Begin RECORDED DATA
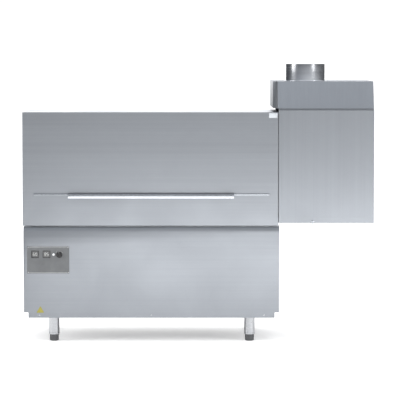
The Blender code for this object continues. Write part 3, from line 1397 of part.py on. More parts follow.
def make_curtains():
    """Vinyl strips on a header, hung in the entry and in the exit."""
    back = HOOD_BACK - SHEET - GAP
    hang = TRACK_HEIGHT + TUNNEL_CLEAR - CURTAIN_HEAD_DROP
    bottom = TRACK_HEIGHT + CURTAIN_RAISE
    low = RACK_CENTRE_Y - RACK_SIZE / 2
    high = RACK_CENTRE_Y + RACK_SIZE / 2
    for name, x, front in (
        ("curtain_entry", LEFT + CURTAIN_INSET, HOOD_FRONT + SHEET + GAP),
        ("curtain_exit", RIGHT - CURTAIN_INSET, DRYER_FRONT + SHEET + GAP),
    ):
        half = CURTAIN_SHEET / 2
        curtain = block(name, (x - half, low, bottom), (x + half, high, hang), CURTAIN)
        pitch = (high - low) / CURTAIN_STRIPS
        for index in range(1, CURTAIN_STRIPS):
            y = low + pitch * index
            cut(curtain, block(f"{name}_slit_{index}", (x - NIP, y - CURTAIN_SLIT / 2, bottom - NIP),
                               (x + NIP, y + CURTAIN_SLIT / 2, hang - CURTAIN_HEADER)))
        join(curtain, rod(name + "_rod", (x, front, hang), (x, back, hang), CURTAIN_ROD_RADIUS))


def fan_box_outline():
    """Plan of the fan box: its front left and rear right corners are cut off."""
    left = JOIN - FAN_BOX_FLAT
    wide = JOIN - FAN_BOX_OVERHANG
    return [
        (left, FAN_BOX_FRONT),
        (RIGHT, FAN_BOX_FRONT),
        (RIGHT, BACK - FAN_BOX_CHAMFER_LENGTH),
        (RIGHT - FAN_BOX_REAR_CHAMFER, BACK),
        (wide, BACK),
        (wide, FAN_BOX_FRONT + FAN_BOX_CHAMFER_LENGTH),
    ]


def make_fan_box():
    """A closed box with a leaning front, an air gate in its floor and the exhaust hole on top."""
    mesh = profile_mesh("fan_box", fan_box_outline(), "Z", FAN_BOX_BOTTOM, FAN_BOX_TOP, closed=True)
    for vertex in mesh.vertices:
        if vertex.co.z > FAN_BOX_BOTTOM + STEP and vertex.co.y < FAN_BOX_FRONT + STEP:
            vertex.co.y += FAN_BOX_LEAN
    box = thicken(add("fan_box", mesh, recentre(mesh), STEEL), SHEET)
    gate_left = JOIN + AIR_GATE_LEFT
    cut(
        box,
        block("air_gate_out", (gate_left, RACK_CENTRE_Y - AIR_GATE_WIDTH / 2, FAN_BOX_BOTTOM - REACH),
              (gate_left + AIR_GATE_LENGTH, RACK_CENTRE_Y + AIR_GATE_WIDTH / 2, FAN_BOX_BOTTOM + REACH)),
        rod("exhaust_hole", (EXHAUST_X, EXHAUST_Y, FAN_BOX_TOP - REACH),
            (EXHAUST_X, EXHAUST_Y, FAN_BOX_TOP + REACH), EXHAUST_RADIUS - SHEET, sides=32),
    )


def make_exhaust():
    inner = EXHAUST_RADIUS - SHEET
    flange = EXHAUST_RADIUS + EXHAUST_FLANGE
    profile = [(inner, 0), (flange, 0), (flange, SHEET), (EXHAUST_RADIUS, SHEET)]
    profile += [(EXHAUST_RADIUS, EXHAUST_HEIGHT), (inner, EXHAUST_HEIGHT)]
    turned("exhaust_collar", profile, (EXHAUST_X, EXHAUST_Y, FAN_BOX_TOP + GAP), AXES["Z"], STEEL,
           sides=40, ring=True)


def make_fan():
    """The exhaust fan's motor on the fan box's floor, and its wheel under the collar."""
    floor = FAN_BOX_BOTTOM + SHEET + GAP
    centre = (EXHAUST_X, EXHAUST_Y, floor)
    profile = [(0, 0), (FAN_MOTOR_RADIUS, 0), (FAN_MOTOR_RADIUS, FAN_MOTOR_HEIGHT - FAN_MOTOR_EDGE),
               (FAN_MOTOR_RADIUS - FAN_MOTOR_EDGE, FAN_MOTOR_HEIGHT), (0, FAN_MOTOR_HEIGHT)]
    turned("fan_motor", profile, centre, AXES["Z"], PAINTED)
    start = floor + FAN_MOTOR_HEIGHT + GAP
    paddle_wheel("fan_wheel", (EXHAUST_X, EXHAUST_Y, start), AXES["Z"], FAN_HUB_RADIUS, FAN_RADIUS,
                 FAN_BLADES, FAN_WIDTH, FAN_BLADE, STEEL)


def build():
    clear_scene()
    for name, (x, y) in leg_places().items():
        make_foot(name, x, y)
        make_leg(name, x, y)
    make_base_frame()
    make_lower_front_panel()
    make_side_panels()
    make_rear_panel()
    make_wash_tank()
    make_drain()
    make_strainer()
    make_wash_hood()
    make_door_skins()
    make_door_handle()
    make_door_guides()
    make_guide_shoes()
    make_balance_reels()
    make_track_rails()
    make_conveyor_bar()
    make_drive()
    make_pump()
    make_supply_pipe()
    make_wash_arm("upper_wash_arm", TRACK_HEIGHT + UPPER_ARM_RISE)
    make_wash_arm("lower_wash_arm", TRACK_HEIGHT - LOWER_ARM_DROP)
    make_rinse_arch()
    make_heaters()
    make_control_panel()
    make_rear_fittings()
    make_dryer_housing()
    make_dryer_cover()
    make_curtains()
    make_fan_box()
    make_exhaust()
    make_fan()


build()
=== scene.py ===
"""Looks of a rack conveyor dishwasher with a drying tunnel: finishes, detail pieces and the studio.

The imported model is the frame. Pieces are placed from its nodes' boxes, in metres, +Z up, with the
operator's side towards -Y. Run as a script it registers the add-on and calls every operator once.
"""

import json
import math
import random

import bmesh
import bpy
from bpy.props import FloatProperty, FloatVectorProperty, IntProperty, PointerProperty
from mathutils import Matrix, Vector


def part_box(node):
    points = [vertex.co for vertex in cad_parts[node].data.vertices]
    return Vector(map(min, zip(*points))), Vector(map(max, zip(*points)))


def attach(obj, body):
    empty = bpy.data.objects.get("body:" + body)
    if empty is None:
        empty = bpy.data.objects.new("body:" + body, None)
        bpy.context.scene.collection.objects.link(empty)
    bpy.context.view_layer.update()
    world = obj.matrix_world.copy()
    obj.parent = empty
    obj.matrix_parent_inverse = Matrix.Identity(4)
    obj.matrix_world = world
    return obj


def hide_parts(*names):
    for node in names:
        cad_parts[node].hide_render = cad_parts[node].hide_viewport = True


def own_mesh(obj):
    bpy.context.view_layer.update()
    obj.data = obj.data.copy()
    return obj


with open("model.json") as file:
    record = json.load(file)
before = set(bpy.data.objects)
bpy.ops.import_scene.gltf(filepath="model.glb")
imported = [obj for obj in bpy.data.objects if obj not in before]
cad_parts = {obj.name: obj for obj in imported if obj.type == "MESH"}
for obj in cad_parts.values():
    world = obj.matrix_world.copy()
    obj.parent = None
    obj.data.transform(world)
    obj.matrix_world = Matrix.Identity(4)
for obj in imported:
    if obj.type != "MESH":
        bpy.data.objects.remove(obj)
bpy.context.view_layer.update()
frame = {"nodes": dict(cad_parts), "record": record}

bl_info = {
    "name": "Rack Conveyor Dishwasher",
    "version": (1, 0, 0),
    "blender": (4, 5, 0),
    "location": "View3D > Sidebar > Dishwasher",
    "description": "Finishes, detail pieces and studio for a rack conveyor dishwasher",
    "category": "Object",
}

X, Y, Z = Vector((1, 0, 0)), Vector((0, 1, 0)), Vector((0, 0, 1))
MERGE = 1e-5  # distance under which two points of a mesh are one
EDGE_ANGLE = math.radians(32)  # sharper edges than this are rounded or shaded sharp
FLAT_ANGLE = math.radians(0.5)  # faces that turn less than this are one flat face
ROUNDING_TRIES = 4
VOLUME_SLACK = 0.02  # share by which rounding may change a piece's volume
PROUD = 0.0002  # a plate's back stands this far into what carries it


# ---------------------------------------------------------------- sizes and colours a user can change

class SteelSettings(bpy.types.PropertyGroup):
    """Colours and finish of the cabinet's steel"""

    cabinet: FloatVectorProperty(
        name="Cabinet", description="Colour of the door and the panels", subtype="COLOR",
        size=3, min=0, max=1, default=(0.32, 0.337, 0.363))
    chamber: FloatVectorProperty(
        name="Chamber", description="Colour of the tank, hood and tunnel inside", subtype="COLOR",
        size=3, min=0, max=1, default=(0.47, 0.49, 0.52))
    tube: FloatVectorProperty(
        name="Tube", description="Colour of legs, arms and pipes", subtype="COLOR",
        size=3, min=0, max=1, default=(0.55, 0.56, 0.58))
    roughness: FloatProperty(
        name="Roughness", description="Mean roughness of the brushed sheet", min=0, max=1, default=0.36)
    grain: FloatProperty(
        name="Grain", description="Depth of the brushing lines", subtype="DISTANCE",
        min=0, default=0.00005)
    edge_radius: FloatProperty(
        name="Fold radius", description="Outer radius of a folded sheet edge", subtype="DISTANCE",
        min=0, default=0.0014)


class DetailSettings(bpy.types.PropertyGroup):
    """Sizes of the small parts that repeat"""

    screw_radius: FloatProperty(
        name="Screw head", description="Radius of a pan head screw", subtype="DISTANCE",
        min=0.001, default=0.0042)
    nozzle_radius: FloatProperty(
        name="Nozzle", description="Radius of a spray nozzle", subtype="DISTANCE",
        min=0.001, default=0.006)
    nozzles: IntProperty(name="Nozzles", description="Nozzles on each wash arm", min=1, default=7)
    rinse_nozzles: IntProperty(
        name="Rinse nozzles", description="Nozzles on each run of the rinse arch", min=1, default=6)
    fan_blades: IntProperty(name="Fan blades", description="Blades of the fan wheel", min=3, default=24)
    motor_ribs: IntProperty(name="Motor ribs", description="Cooling ribs round a motor", min=4, default=28)
    louvres: IntProperty(name="Louvres", description="Louvres in a vent field", min=1, default=9)
    hole_pitch: FloatProperty(
        name="Hole pitch", description="Distance between the strainer's holes", subtype="DISTANCE",
        min=0.004, default=0.012)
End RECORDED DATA
▶ [TASK STATEMENT]: Repeat exactly the lines from the one containing "TRACK_HEIGHT - LOWER_ARM_DROP)" to the one containing "bpy.context.scene.collection.objects.link(empty)", both lines included, and nothing else.

▶ [ANSWER TO THE EXERCISE]:
    make_wash_arm("lower_wash_arm", TRACK_HEIGHT - LOWER_ARM_DROP)
    make_rinse_arch()
    make_heaters()
    make_control_panel()
    make_rear_fittings()
    make_dryer_housing()
    make_dryer_cover()
    make_curtains()
    make_fan_box()
    make_exhaust()
    make_fan()


build()
=== scene.py ===
"""Looks of a rack conveyor dishwasher with a drying tunnel: finishes, detail pieces and the studio.

The imported model is the frame. Pieces are placed from its nodes' boxes, in metres, +Z up, with the
operator's side towards -Y. Run as a script it registers the add-on and calls every operator once.
"""

import json
import math
import random

import bmesh
import bpy
from bpy.props import FloatProperty, FloatVectorProperty, IntProperty, PointerProperty
from mathutils import Matrix, Vector


def part_box(node):
    points = [vertex.co for vertex in cad_parts[node].data.vertices]
    return Vector(map(min, zip(*points))), Vector(map(max, zip(*points)))


def attach(obj, body):
    empty = bpy.data.objects.get("body:" + body)
    if empty is None:
        empty = bpy.data.objects.new("body:" + body, None)
        bpy.context.scene.collection.objects.link(empty)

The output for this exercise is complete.